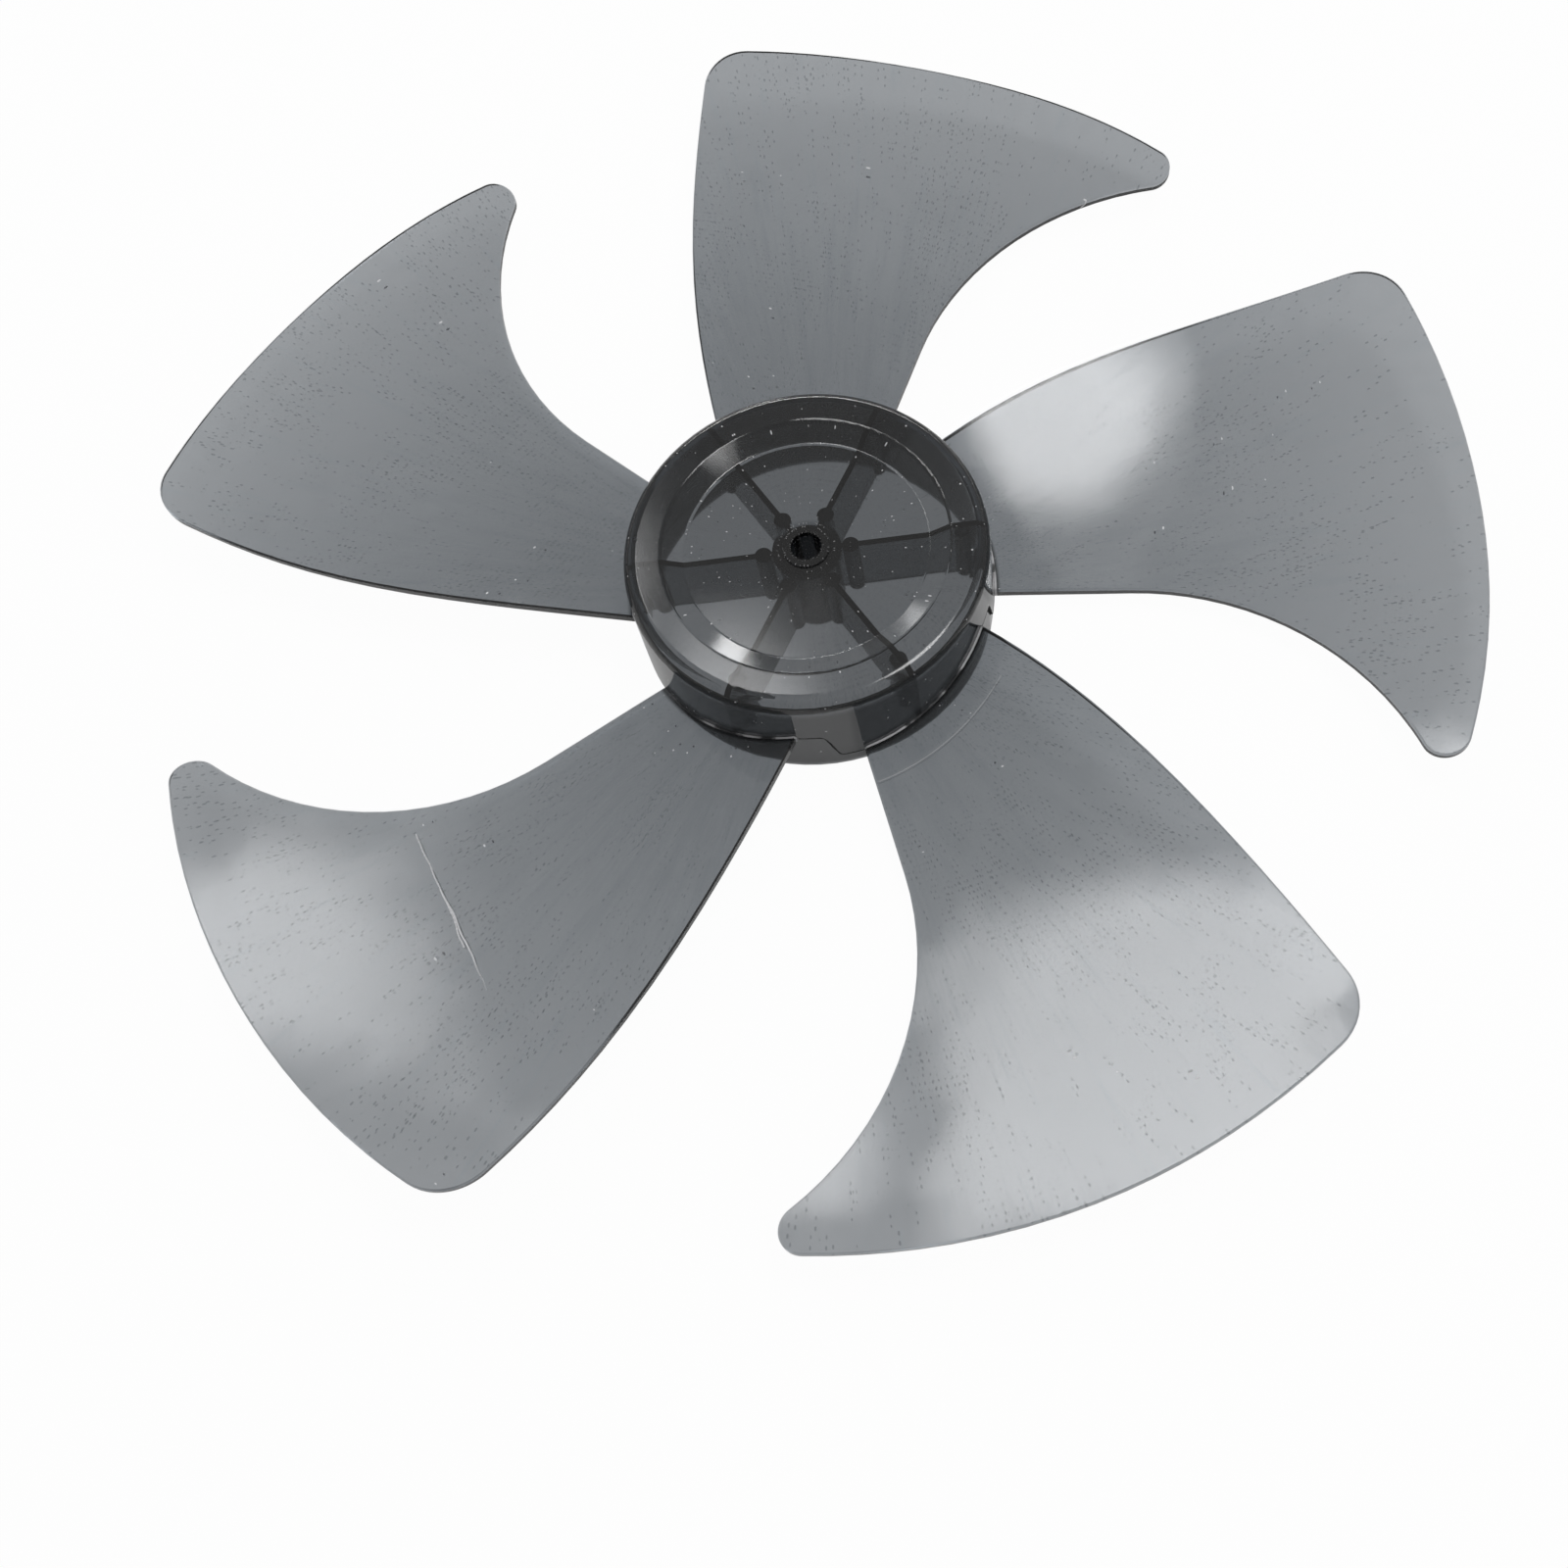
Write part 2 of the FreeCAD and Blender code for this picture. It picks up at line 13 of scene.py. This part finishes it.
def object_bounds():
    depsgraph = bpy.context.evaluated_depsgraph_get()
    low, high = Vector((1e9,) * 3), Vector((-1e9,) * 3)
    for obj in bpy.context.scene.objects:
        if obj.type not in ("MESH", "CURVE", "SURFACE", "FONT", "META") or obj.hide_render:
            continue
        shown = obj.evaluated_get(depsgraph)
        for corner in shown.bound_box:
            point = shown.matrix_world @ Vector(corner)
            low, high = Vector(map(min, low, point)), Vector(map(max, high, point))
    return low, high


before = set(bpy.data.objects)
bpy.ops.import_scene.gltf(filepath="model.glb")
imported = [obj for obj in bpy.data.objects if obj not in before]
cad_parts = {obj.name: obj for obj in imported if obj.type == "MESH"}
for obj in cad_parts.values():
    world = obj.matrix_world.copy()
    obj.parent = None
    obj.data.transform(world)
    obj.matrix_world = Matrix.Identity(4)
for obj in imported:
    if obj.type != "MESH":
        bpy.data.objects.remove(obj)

## [The task]
Restate the whole listing exactly, leaving out nothing.

## [Response to this exercise]
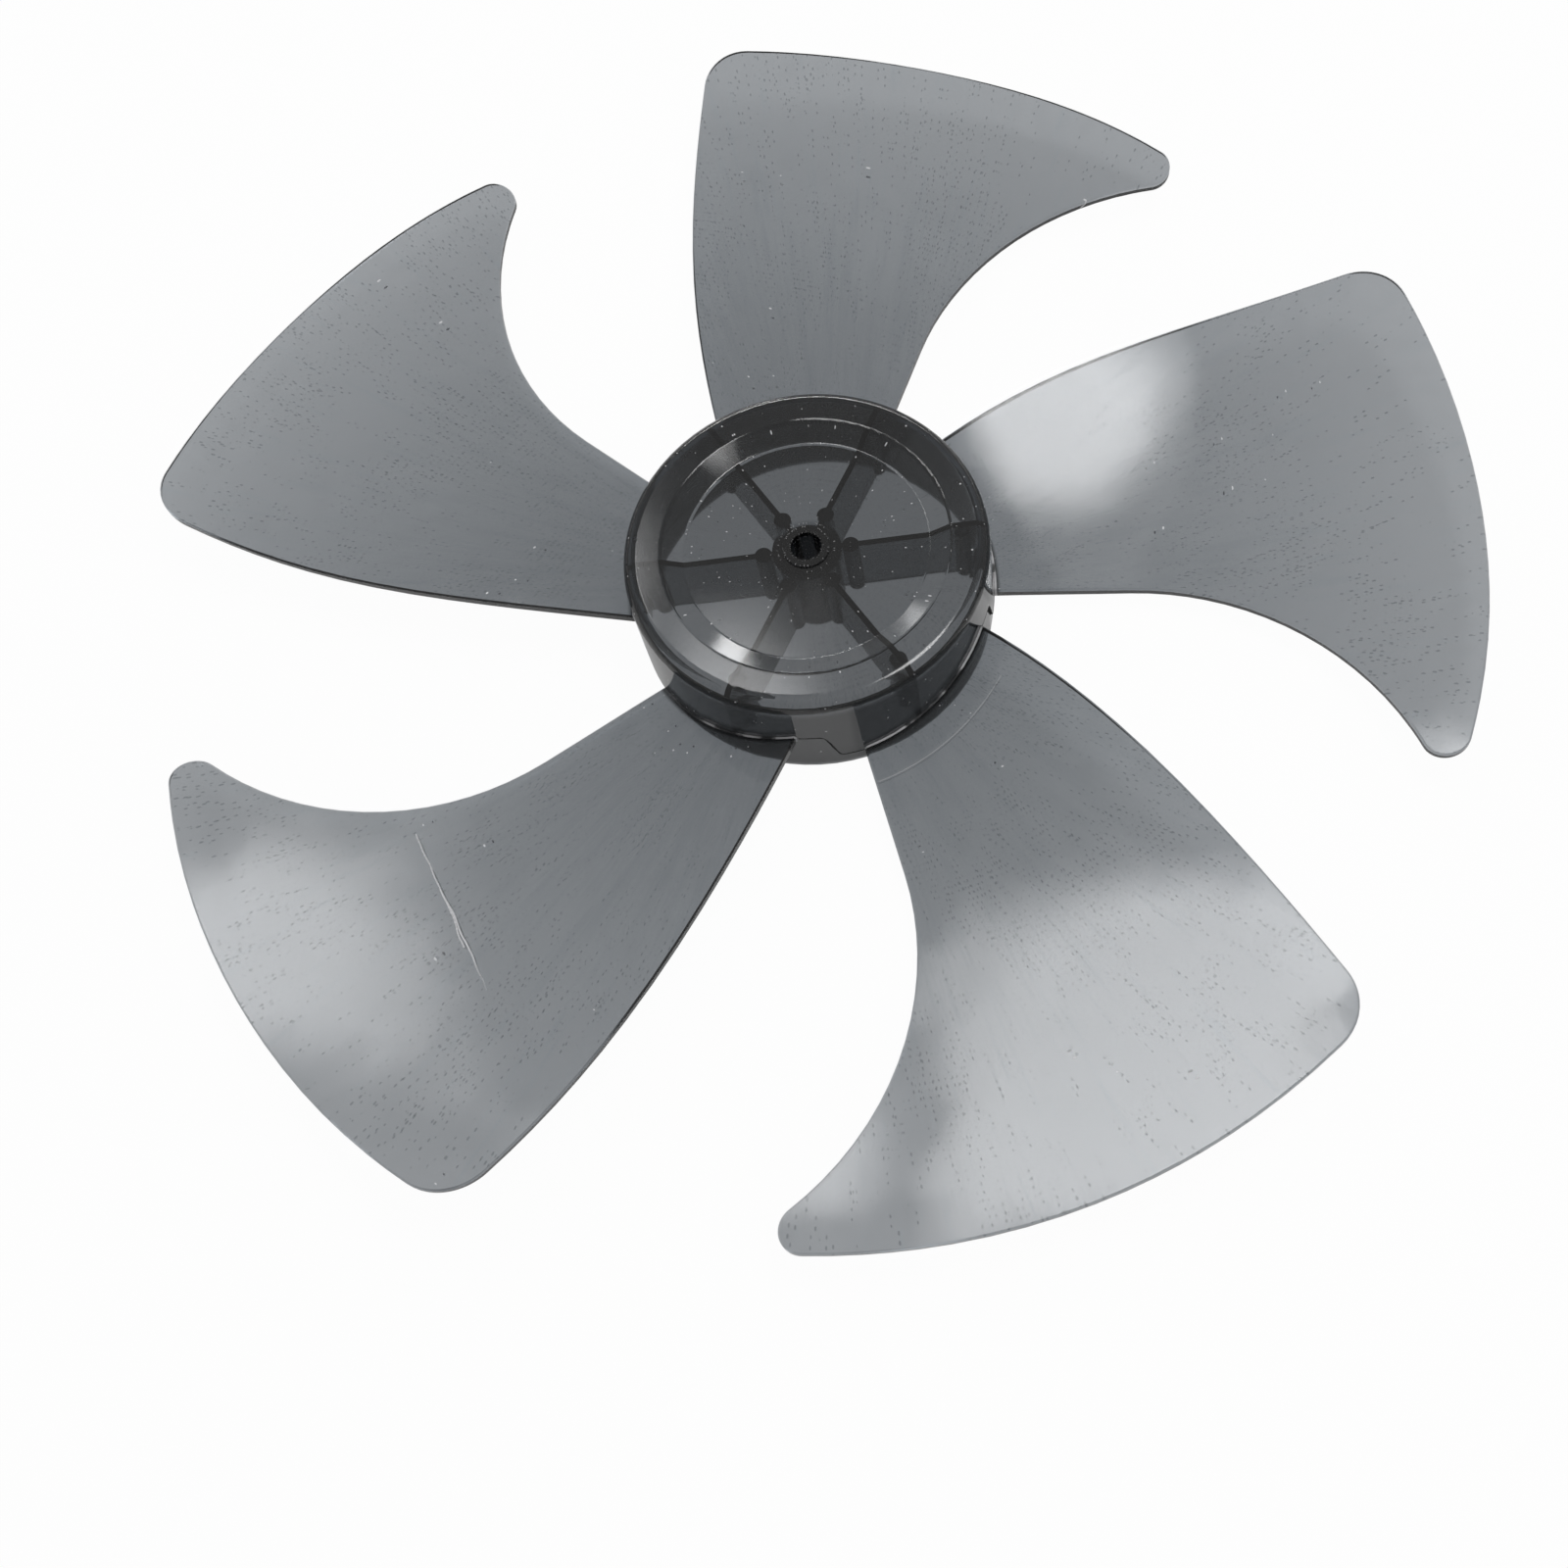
Write part 2 of the FreeCAD and Blender code for this picture. It picks up at line 13 of scene.py. This part finishes it.
def object_bounds():
    depsgraph = bpy.context.evaluated_depsgraph_get()
    low, high = Vector((1e9,) * 3), Vector((-1e9,) * 3)
    for obj in bpy.context.scene.objects:
        if obj.type not in ("MESH", "CURVE", "SURFACE", "FONT", "META") or obj.hide_render:
            continue
        shown = obj.evaluated_get(depsgraph)
        for corner in shown.bound_box:
            point = shown.matrix_world @ Vector(corner)
            low, high = Vector(map(min, low, point)), Vector(map(max, high, point))
    return low, high


before = set(bpy.data.objects)
bpy.ops.import_scene.gltf(filepath="model.glb")
imported = [obj for obj in bpy.data.objects if obj not in before]
cad_parts = {obj.name: obj for obj in imported if obj.type == "MESH"}
for obj in cad_parts.values():
    world = obj.matrix_world.copy()
    obj.parent = None
    obj.data.transform(world)
    obj.matrix_world = Matrix.Identity(4)
for obj in imported:
    if obj.type != "MESH":
        bpy.data.objects.remove(obj)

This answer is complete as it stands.